Granted, I understand that some of these declarations may be somewhat like those of juniors in high school who commit to a certain college to play football or basketball. Those “commitments” are not exactly written in stone and thus may change at any time. However, it does seem to me that there has been an unusually high number of those who say they will be hitting the road in 2018.
I’m wondering if the national tours stepping up and offering a bit more money to the teams that follow their series has made a difference. A team that otherwise might not have had the funding to pull off such a feat may now consider it feasible with the added payouts.
Perhaps the good economic times we are experiencing may have made additional funding available as some companies may have more money to spend on sponsorships. Or, team owners may be experiencing good times with the businesses that got them to the point at which they could own a Dirt Late Model team.
And more, many Late Model drivers consider it a dream of theirs to run a national tour and they may have come to the decision to try it now with a good economy in place and incentive money available.
It will be interesting to see how many of these cars stick with the tour throughout the season.
Michael: I think you hit the nail on the head where many of these are more like college commitments. But in this case, drivers/teams can give it a try and decide to pull out if things don’t go their way.

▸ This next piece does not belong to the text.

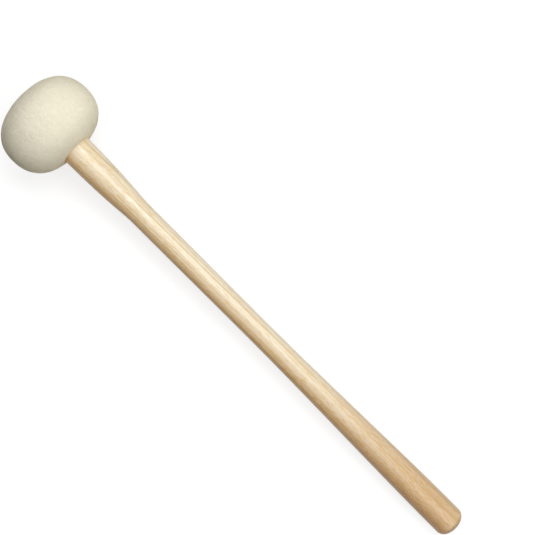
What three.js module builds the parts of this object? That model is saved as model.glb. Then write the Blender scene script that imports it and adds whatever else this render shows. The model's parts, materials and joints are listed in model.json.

I think the series are stepping up to offer more to entice drivers to run their respective series. Lucas has increased the purses to make all weekend races $12,000-to-win and about $4,000 more to the overall nightly purse. WoO is offering several incentives to attract drivers that we discussed in our most recent Turn 2 Blog. There is a bit of a rivalry between the two series and each offering more is helping perspective drivers.
I also think a number of drivers are looking at what they can earn on the road versus staying closer to home and running mostly regional shows. Only the winner, and maybe the second place driver, is making money off a typical $5,000 to win race. Of course, they aren’t logging the miles to earn more money. It’s a balancing act each team needs to look at.
Richard: You bringing up regional races takes me to my next point. There are only so many competitive Super Late Model drivers around, national or regional. With that said, there are two ways to look at this from the perspective of the regional series and the tracks that play host to those races.
First, taking a number of regional racers out of their respective areas to race on national tours could diminish the pool of cars available to compete in those $5,000-to-win events you mentioned. So at least for the time those local heroes are away, car counts could be impacted for regional Super Late Model race to a small degree.
But second, there is also the possibility that taking those who might normally contend for wins in locally based races might provide others with the possibility of winning a Super Late Model feature. That, in turn, might entice those who might normally race in Crate or Limited Late Model shows to enter Super Late Model races.
No doubt, some of those regional stars may find their way back to their home areas. At the same time, some of those who join up with national tours may stay on those circuits. But either way, there may be at least some impact on other races.
Michael: It’s almost the same as fifteen years ago when more regional series came onto the scene and weekly races for Super Late Models were still a thing in this area. Once more regional series were created, more drivers opted to do that and it slowly killed the weekly Super Late Model racing scene.
The difference between that scenario and the one you’ve mentioned is this. Even 15 years ago, nobody was making money off winning a weekly Super Late Model race. That’s why the regional series’ became such a draw because the purses were bigger and more drivers could come out ahead, or at least break even. Ditching a regional series to run a national series takes a huge investment in both time and money to take on such a feat. Some give it a try and stick with it for a number of years. Some don’t and those are the ones that go back to running regional-type events.
Richard: To change the subject a bit, the second Gateway Nationals in the dome that once served as the home for the NFL’s St. Louis Rams is in the books. And it looks as if the event was once again a success. The car counts in both the Late Model and Modified divisions was good and the competition also appeared to be intriguing.
And like last year, the event was won by one of the sport’s biggest stars as Bobby Pierce grabbed the $30,000 main event on Saturday. And along the lines of what we were just talking about, Pierce exemplifies one of those drivers who will advance from being a regional racer to a national touring regular in 2018 as he joins Dunn Benson Motorsports on the Lucas Oil Series.
This has grown to be one of the most unique shows in all of racing as there are not many times when a race can be held in a place at which there is a guarantee that a race will not have to battle weather predictions and other elements.
But more, the uniqueness of the venue helps to draw attention to dirt racing. Drawing attention is certainly a good thing but it may not have any long lasting impact if the racing isn’t good. However, that has not been the case for this deal in its initial runs. And the fact that two of the most known Dirt Late Model stars(Scott Bloomquist & Bobby Pierce) won the main features certainly doesn’t hurt either, does it?
Michael: Certainly not. While the racing itself may have been short on stars, the biggest names rise to the top when the big money is on the line. And that has been the case the first two years of the event.
Everyone involved has done a great job of putting the race on. The work on getting the track ready and the clean-up afterwards, the promotions, and the show put on for driver introductions certainly enhances the event.
We know racing is a copycat sport. Since there aren’t many domed stadiums that sit idle this time of the year, the risk of a copycat event is slim. That should only help it grow as long as some of those big names continue to show up each year.